In the first week of the fire this was normal....
|
Disaster teams were everywhere |
|
News trucks filled our little town |
|
Lists of the addresses of destroyed homes were posted on windows |
|
Families put out bags and boxes of clothes, and other supplies, on their front yards, for thousands evacuated because of the fires |
|
Local businesses (in this case Best Buy) gave away thousands of free particulate respirators |
|
The federal government set up shop |
|
Gratitude overflowed |
And now, five weeks since it started, this is our normal...
|
Fires planes and helicopters fly over daily |
|
The wooden posts of the guardrails have burned away |
|
This sign still has not been replaced |
|
Just another collage of burned tress, burned vehicles, burned houses | |
|
What now looks like a cemetery, with headstones behind the wrought iron fence, was actually a house in August |
|
Trucks filled with metal salvaged from homes fill the roads. This is probably almost all that this family saved from the rubble. |
|
Signs everywhere. Absolutely everywhere. Yesterday I saw a sign advertising signs. |
|
First firefighters from around the country, now construction workers. These are from Lousiana. |
|
All that is left of a day care and a forest |
Our almost daily drive to and from town steadily beats the rhythm of loss. Our home is a mile up the highway past the perimeter. Town is a few miles past the other side. Driving through destruction twice a day has a subtle cumulative effect on the emotions.
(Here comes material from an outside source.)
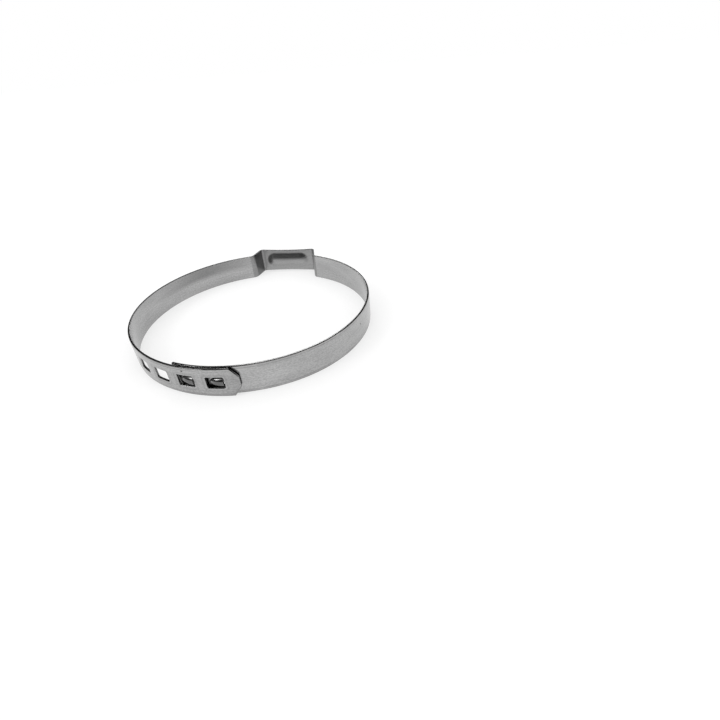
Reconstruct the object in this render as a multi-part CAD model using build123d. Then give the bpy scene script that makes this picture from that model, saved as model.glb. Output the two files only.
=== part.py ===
from build123d import *
from math import atan2, cos, degrees, radians, sin, sqrt, tan
import os

# Single-ear hose clamp: one strip of stainless steel rolled into a ring and hooked onto itself.
# Z is the axis of the hose, z = 0 is the lower edge of the band, and +Y runs through the ear.
# Angles are in degrees from +X, anticlockwise seen from above. Lengths are in millimetres.

# Strip
band_width = 10.0
strip_thickness = 0.8
bore_radius = 42.0
edge_roll_width = 0.7  # of the faint slope along both outer edges, measured across the band
edge_roll_depth = 0.08

# Pinch ear, measured inside its hollow
ear_height = 5.4  # from the circle of the bore to the crest, on the ear's axis
ear_crest_width = 24.0  # between the two crest corners
ear_leg_lean = 12.0  # of each leg from the ear's axis, so that the ear is wider at its foot
ear_foot_bend = 2.0  # radius inside the bend from ring to leg
ear_crest_bend = 0.9  # radius inside the bend from leg to crest

# Stiffening bead pressed into the crest of the ear, towards the hose
bead_length = 17.6  # of the groove outside
bead_radius = 4.0
bead_depth = 1.1
crest_waist = 0.3  # by which pressing the bead draws in each edge of the crest

# Lap, where the outer end of the strip lies over the inner end
lap_gap = 0.45
outer_end_angle = 281.8
nose_chamfer_along = 2.4
nose_chamfer_across = 3.1

# Windows in the outer layer
window_count = 4
window_length = 5.7
window_width = 4.0
window_corner = 0.5
window_rim = 0.2  # radius of the rolled-over outer edge
window_pitch = 9.75
window_to_nose = 4.7

# Hooks drawn out of the inner layer, each bearing on the nose side of a window
hook_count = 2
hook_length = 4.6
hook_width = 3.4
hook_wall = 0.7
hook_stands_proud = 0.4  # of the outer layer
hook_clearance = 0.15
hook_to_inner_end = 2.4

# Radii and heights that follow from the sizes above
ring_outer_radius = bore_radius + strip_thickness
lap_inner_radius = ring_outer_radius + lap_gap
lap_outer_radius = lap_inner_radius + strip_thickness
spread_radius = (bore_radius + lap_inner_radius) / 2
spread_outer_radius = spread_radius + strip_thickness
crest_inside = bore_radius + ear_height
crest_outside = crest_inside + strip_thickness
half_width = band_width / 2
past = 1.0  # how far a cutting tool runs past what it cuts
match = 0.001  # within which two radii are the same


def back_from_nose(distance):
    """Angle at a distance back from the outer end, measured along the outside of the lap."""
    return outer_end_angle - degrees(distance / lap_outer_radius)


window_angles = [back_from_nose(window_to_nose + n * window_pitch) for n in range(window_count)]
hook_angles = [angle - degrees(hook_clearance / lap_outer_radius) for angle in window_angles[:hook_count]]
inner_end_angle = hook_angles[-1] - degrees((hook_length + hook_to_inner_end) / ring_outer_radius)


def plan_point(angle, radius):
    """Point of the plan at an angle and a distance from the axis of the hose."""
    return Vector(radius * cos(radians(angle)), radius * sin(radians(angle)))


def band_plane(angle, radius):
    """Work plane on the band: X along the strip, Y across it, Z away from the hose."""
    origin = plan_point(angle, radius) + Vector(0, 0, half_width)
    return Plane(origin=origin, x_dir=plan_point(angle + 90, 1), z_dir=plan_point(angle, 1))


def leg_foot(crest, side, centre, radius):
    """Where the line of an ear's leg, drawn down from its crest corner, meets a round of the ring."""
    down = Vector(side * sin(radians(ear_leg_lean)), -cos(radians(ear_leg_lean)))
    along = (centre - crest).dot(down)
    off_line = (centre - crest - down * along).length
    return crest + down * (along - sqrt(radius**2 - off_line**2))


def strip_line(offset):
    """Line of the strip at an offset outwards from its inside face, from its inner to its outer end."""
    axis = Vector(0, 0)
    ring_radius = bore_radius + offset
    # From the ear to the lap the strip is one arc that drifts outwards, to pass over the inner end
    spread_centre = plan_point(inner_end_angle, lap_inner_radius - spread_radius)
    spread = spread_radius + offset
    half_crest = ear_crest_width / 2 + offset * tan(radians(90 - ear_leg_lean) / 2)
    right_crest = Vector(half_crest, crest_inside + offset)
    left_crest = Vector(-half_crest, crest_inside + offset)
    right_foot = leg_foot(right_crest, 1, axis, ring_radius)
    left_foot = leg_foot(left_crest, -1, spread_centre, spread)
    right_angle = degrees(atan2(right_foot.Y, right_foot.X)) + 360
    left_angle = degrees(atan2(left_foot.Y - spread_centre.Y, left_foot.X - spread_centre.X))
    line = Wire(
        [
            CenterArc(axis, ring_radius, inner_end_angle, right_angle - inner_end_angle),
            Line(right_foot, right_crest),
            Line(right_crest, left_crest),
            Line(left_crest, left_foot),
            CenterArc(spread_centre, spread, left_angle, inner_end_angle - left_angle),
            CenterArc(axis, lap_inner_radius + offset, inner_end_angle, outer_end_angle - inner_end_angle),
        ]
    )
    foot_bend = ear_foot_bend + strip_thickness - offset
    crest_bend = ear_crest_bend + offset
    for corner, bend in (
        (right_foot, foot_bend),
        (right_crest, crest_bend),
        (left_crest, crest_bend),
        (left_foot, foot_bend),
    ):
        line = line.fillet_2d(bend, [line.vertices().sort_by_distance(corner)[0]])
    return line


def rolled_strip():
    """The plain strip bent to its final line: the ring, the ear, and the lap over the inner end."""
    inside = strip_line(0)
    outside = strip_line(strip_thickness)
    inner_end = Line(inside @ 0, outside @ 0)
    outer_end = Line(inside @ 1, outside @ 1)
    outline = Wire(inside.edges() + outside.edges() + [inner_end, outer_end])
    strip = extrude(Face(outline), band_width, dir=(0, 0, 1))
    for level in (Vector(0, 0, 0), Vector(0, 0, band_width)):
        slit_face = strip.faces().filter_by(Plane.XY).sort_by_distance(level)[0]
        rims = [strip.edges().sort_by_distance(edge @ 0.5 + level)[0] for edge in outside.edges()]
        strip = strip.chamfer(edge_roll_depth, edge_roll_width, rims, slit_face)
    return strip


def bead_rod(radius):
    """Round-ended rod along the crest of the ear, whose lower side gives the bead its form."""
    half_groove = sqrt(bead_radius**2 - (bead_radius - bead_depth) ** 2)
    straight = bead_length - 2 * half_groove
    rod = Rot(0, 90, 0) * Cylinder(radius, straight)
    rod += Pos(straight / 2, 0, 0) * Sphere(radius)
    rod += Pos(-straight / 2, 0, 0) * Sphere(radius)
    return Pos(0, crest_outside + bead_radius - bead_depth, half_width) * rod


def with_bead(strip):
    """Presses the bead into the crest of the ear at the strip's own thickness, and draws in its edges."""
    half_crest_flat = ear_crest_width / 2 - ear_crest_bend
    pressed = bead_rod(bead_radius + strip_thickness)
    below_crest = Pos(0, crest_inside, 0) * Box(
        ear_crest_width, ear_height, band_width, align=(Align.CENTER, Align.MAX, Align.MIN)
    )
    strip = strip + (pressed & below_crest) - bead_rod(bead_radius)
    for level, inwards in ((0, 1), (band_width, -1)):
        waist = make_face(
            [
                ThreePointArc(
                    (-half_crest_flat, level), (0, level + inwards * crest_waist), (half_crest_flat, level)
                ),
                Polyline(
                    (half_crest_flat, level),
                    (half_crest_flat, level - inwards * past),
                    (-half_crest_flat, level - inwards * past),
                    (-half_crest_flat, level),
                ),
            ]
        )
        strip -= extrude(Plane.XZ.offset(-crest_outside - past) * waist, ear_height, dir=(0, -1, 0))
    return strip


def nose_clip(side):
    """Tool that takes one corner off the outer end: side is 1 at the top and -1 at the bottom."""
    plane = band_plane(outer_end_angle, lap_inner_radius - lap_gap / 2)
    corner = Vector(0, side * half_width)
    far = Vector(past, side * past)
    start = corner - Vector(nose_chamfer_along, 0)
    stop = corner - Vector(0, side * nose_chamfer_across)
    beside = start + Vector(0, side * past)
    beyond = stop + Vector(past, 0)
    outline = Polyline(start, stop, beyond, corner + far, beside, close=True)
    return extrude(plane * make_face(outline), strip_thickness + lap_gap + past)


def window(angle):
    """Tool for one window of the outer layer, its nose side at an angle."""
    plane = band_plane(angle, lap_inner_radius - lap_gap / 2)
    outline = Pos(-window_length / 2, 0) * RectangleRounded(window_length, window_width, window_corner)
    return extrude(plane * outline, strip_thickness + lap_gap + past)


def with_windows(band):
    """Pierces the windows through the outer layer, and rolls over their outer edges."""
    for angle in window_angles:
        band -= window(angle)
    rims = []
    for face in band.faces().filter_by(GeomType.CYLINDER):
        if min(abs(face.radius - lap_outer_radius), abs(face.radius - spread_outer_radius)) < match:
            rims += face.inner_wires().edges()
    return fillet(rims, window_rim)


def half_egg(length, radius):
    """Egg about X, cut at X = 0 to a round open face and tapering to its toe at -length."""
    curve = EllipticalCenterArc((0, 0), length, radius, 90, arc_size=90)
    profile = make_face([curve, Line((-length, 0), (0, 0)), Line((0, 0), (0, radius))])
    return revolve(profile, Axis.X, 360)


def hook_metal(angle):
    """Outside of one hook, standing on the inner layer with its open face at an angle."""
    egg_radius = hook_width / 2
    axis_radius = lap_outer_radius + hook_stands_proud - egg_radius
    foot = ring_outer_radius - strip_thickness / 2 - axis_radius
    above_foot = Pos(0, 0, foot) * Box(
        2 * hook_length, hook_width, 2 * hook_width, align=(Align.CENTER, Align.CENTER, Align.MIN)
    )
    return band_plane(angle, axis_radius) * (half_egg(hook_length, egg_radius) & above_foot)


def hook_hollow(angle):
    """Hollow of one hook, open at its face and through the inner layer to the hose."""
    axis_radius = lap_outer_radius + hook_stands_proud - hook_width / 2
    length = hook_length - hook_wall
    radius = hook_width / 2 - hook_wall
    curve = EllipticalCenterArc((0, 0), length, radius, 90, arc_size=180)
    plan = make_face([curve, Line((0, -radius), (0, radius))])
    well = extrude(plan, axis_radius - bore_radius + past, dir=(0, 0, -1))
    return band_plane(angle, axis_radius) * (half_egg(length, radius) + well)


def clamp_band():
    """The whole clamp, in the order in which it is made: bent, beaded, clipped, pierced, lanced."""
    band = with_bead(rolled_strip())
    for side in (-1, 1):
        band -= nose_clip(side)
    band = with_windows(band)
    for angle in hook_angles:
        band += hook_metal(angle)
    for angle in hook_angles:
        band -= hook_hollow(angle)
    return band


os.makedirs("parts", exist_ok=True)

export_step(clamp_band(), "parts/clamp_band.step")
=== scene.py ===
import bmesh
import bpy
import math
from mathutils import Matrix, Vector


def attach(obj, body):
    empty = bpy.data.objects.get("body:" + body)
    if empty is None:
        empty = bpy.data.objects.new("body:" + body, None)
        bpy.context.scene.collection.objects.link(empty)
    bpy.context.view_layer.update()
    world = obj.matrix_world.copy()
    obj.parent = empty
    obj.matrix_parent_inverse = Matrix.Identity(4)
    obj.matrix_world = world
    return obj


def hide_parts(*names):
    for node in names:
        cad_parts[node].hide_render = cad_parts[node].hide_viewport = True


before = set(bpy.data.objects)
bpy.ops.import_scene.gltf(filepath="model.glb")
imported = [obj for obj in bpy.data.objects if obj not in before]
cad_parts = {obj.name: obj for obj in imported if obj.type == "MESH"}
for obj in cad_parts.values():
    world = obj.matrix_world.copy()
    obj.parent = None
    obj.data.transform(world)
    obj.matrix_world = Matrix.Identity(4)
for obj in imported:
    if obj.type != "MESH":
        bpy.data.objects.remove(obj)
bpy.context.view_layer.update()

mm = 0.001


def linear(hexColour):
    # sRGB hex to the linear colour that shaders take
    channels = [int(hexColour[i:i + 2], 16) / 255 for i in (1, 3, 5)]
    return [c / 12.92 if c <= 0.04045 else ((c + 0.055) / 1.055) ** 2.4 for c in channels] + [1.0]


def addNode(tree, kind, inputs=None, links=None, **settings):
    # one node, its settings, its fixed inputs and what is plugged into it
    node = tree.nodes.new(kind)
    for name, value in settings.items():
        setattr(node, name, value)
    for name, value in (inputs or {}).items():
        node.inputs[name].default_value = value
    for name, source in (links or {}).items():
        tree.links.new(source, node.inputs[name])
    return node


mixShare, mixFrom, mixTo, mixed = 0, 6, 7, 2  # sockets of a Mix node that mixes colours


def newMaterial(name):
    material = bpy.data.materials.new(name)
    material.use_nodes = True
    material.node_tree.nodes.clear()
    return material, material.node_tree


# The strip, all in mm and degrees. Angles run anticlockwise from +X, the ear is at +Y
clampPlan = {
    "bandWidth": 10.0,
    "thickness": 0.8,
    "boreRadius": 42.0,
    "rollWidth": 0.7,  # faint slope along both outer edges
    "rollDepth": 0.08,
    "lapGap": 0.45,
    "noseAngle": 281.8,
    "noseAlong": 2.4,
    "noseAcross": 3.1,
    "innerEndAngle": 253.441,
    "step": 1.0,  # longest mesh edge along the plain strip
    "middle": 4.0,  # half of the middle band, which holds windows and hooks
    "acrossSteps": 24,  # over the middle band
    "alongSteps": 16,  # over the length of a window or a hook
    "edgeLevels": (4.25, 4.35, 4.6),  # mesh lines beyond the middle band, up to the round
    "roundSteps": 4,
    "slitRound": 0.15,  # both slit edges are deburred to a small round
    "cutRound": 0.07,  # windows, hooks and strip ends keep a sharper one
    "keepIn": 0.006,  # holds the faces just inside the solid that they stand for
}

innerOfLap = clampPlan["boreRadius"] + clampPlan["thickness"] + clampPlan["lapGap"]
spreadRadius = (clampPlan["boreRadius"] + innerOfLap) / 2
halfThick = clampPlan["thickness"] / 2
halfWidth = clampPlan["bandWidth"] / 2


def heading(angle):
    return Vector((math.cos(math.radians(angle)), math.sin(math.radians(angle))))


def angleOf(vector):
    return math.degrees(math.atan2(vector.y, vector.x)) % 360


spreadCentre = heading(clampPlan["innerEndAngle"]) * (innerOfLap - spreadRadius)


def arcPiece(centre, radius, start, sweep, grow=1):
    # grow is 1 where the hollow side faces the hose, -1 where it faces away
    middle = radius + grow * halfThick
    return {
        "length": math.radians(abs(sweep)) * middle,
        "turn": abs(sweep),
        "arc": (centre, middle, start, sweep),
        "at": lambda f, h: centre + heading(start + sweep * f) * (radius + grow * h),
    }


def linePiece(start, end, normal, step=None):
    return {
        "length": (end - start).length,
        "turn": 0,
        "step": step,
        "at": lambda f, h: start.lerp(end, f) + normal * h,
    }


earPlan = {
    "height": 5.4,  # of the crest over the circle of the bore
    "crestWidth": 24.0,
    "legLean": 12.0,  # degrees
    "footBend": 2.0,
    "crestBend": 0.9,
    "beadLength": 17.6,
    "beadRadius": 4.0,
    "beadDepth": 1.1,
    "beadEase": 0.8,  # softness of the line where the bead leaves the crest
    "waist": 0.3,  # by which pressing the bead draws in each edge
    "step": 0.35,  # longest mesh edge along the crest
}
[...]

The forest changes every day. Trees are disappearing. Cut down. Cut up. Hauled away.
Like many of those whose homes were not lost, I feel guarded against any emotion other than gratitude and cheerfulness. Yet the truth is that the pain is persistent, it is deep. I grieve alongside my beautiful friends. I grieve for our community. Oh so much, so very much beauty and hope has shone, continues to shine, through it all. SO much love, such grace and mercy in the midst, truly. But it is also true that we mourn.
In my family? New normal is this:
|
List the Princess put on our refrigerator two days ago |
Not in small part due to the fact that we had a new fire close to us this week. It was a break out from the big fire, that started one month to the day later. Here is how it looked from my back yard:
|
That roof is one of our sheds. The fire was 3 or 4 miles away. |
Every time I hear an airplane I am on my feet and opening the door to smell the air, no matter the time.
And remember this picture of my precious Little Warrior
taken back in March?
He no longer owns that armor. His warrior heart was convinced that there was another little boy who needed it. Shortly after we returned from evacuating, he dumped his entire armor, including sword, on the kitchen floor and announced,
"I want to give this away. I want to give it to someone who lost their house in the fire." "Why buddy?" "Because they need a way to protect themself."
I wondered who we would give it to, until last week as I was talking to my sweet friend G.
"We discovered that K (age 7) is sleeping with a stick under his pillow. He won't talk about the fire, refuses to go see the house." I asked her if he had armor.
"He did, but he lost it in the fire."
Now Little Warrior's buddy is armed again.
What I want, maybe we all want it, I don't know, but what I want is to end here with some conclusion, some upbeat message. The happy ending. I don't have one yet, because really, there is no conclusion for any of us until the very end, the real end. THE happy ending is not on this side of heaven, is it?
While we walk out this journey on earth, there is ever so much beauty to be found. Yet we occasionally find ourselves in the midst of something so big and painful that we don't quite know how to get our bearings. The only way I can find is to look for the lighthouse in the storm, steadily blinking "Here I am. Here I am."
The LORD is my light and my salvation;
Whom shall I fear?
Psalm 27:1
Your word is a lamp to my feet
And a light to my path.
Psalm 119:105
Then Jesus again spoke to them, saying, “I am the Light of the world..."
John 8:12
Not that it's terribly different from always, but in a nutshell, if you are wondering how I am doing, I am muddling through. I am so sad sometimes, but mostly I am simply doing the work I see right in front of me. I am loving my friends as best I can... finding books for them, beds for them, houses, blankets, you know, just loving them. You could say that these are
sprinkles I guess. Really it's just loving.
It all melts away in the face of that doesn't it? All the things I thought were important, all the goals and aspirations and that long to-do list, it's all like dust in the wind in the face of just loving. I wish I were better at it.
This is long. Most of my computer time is devoted to the
Homeschool Relief effort, and I am so grateful to be part of it and have that to focus energy into. But it has meant that this blog has sat quiet. So I am squeezing much more than the blogging experts would advise into one post. I know you understand.
Ah friends, it is a blessing not to know what is coming. And it is a joy to look back and see that
in amazing ways you have been being prepared for it.
So we walk on. We love and we hope and we lean into the Almighty's arms together. Our never-can-be-burned-down home.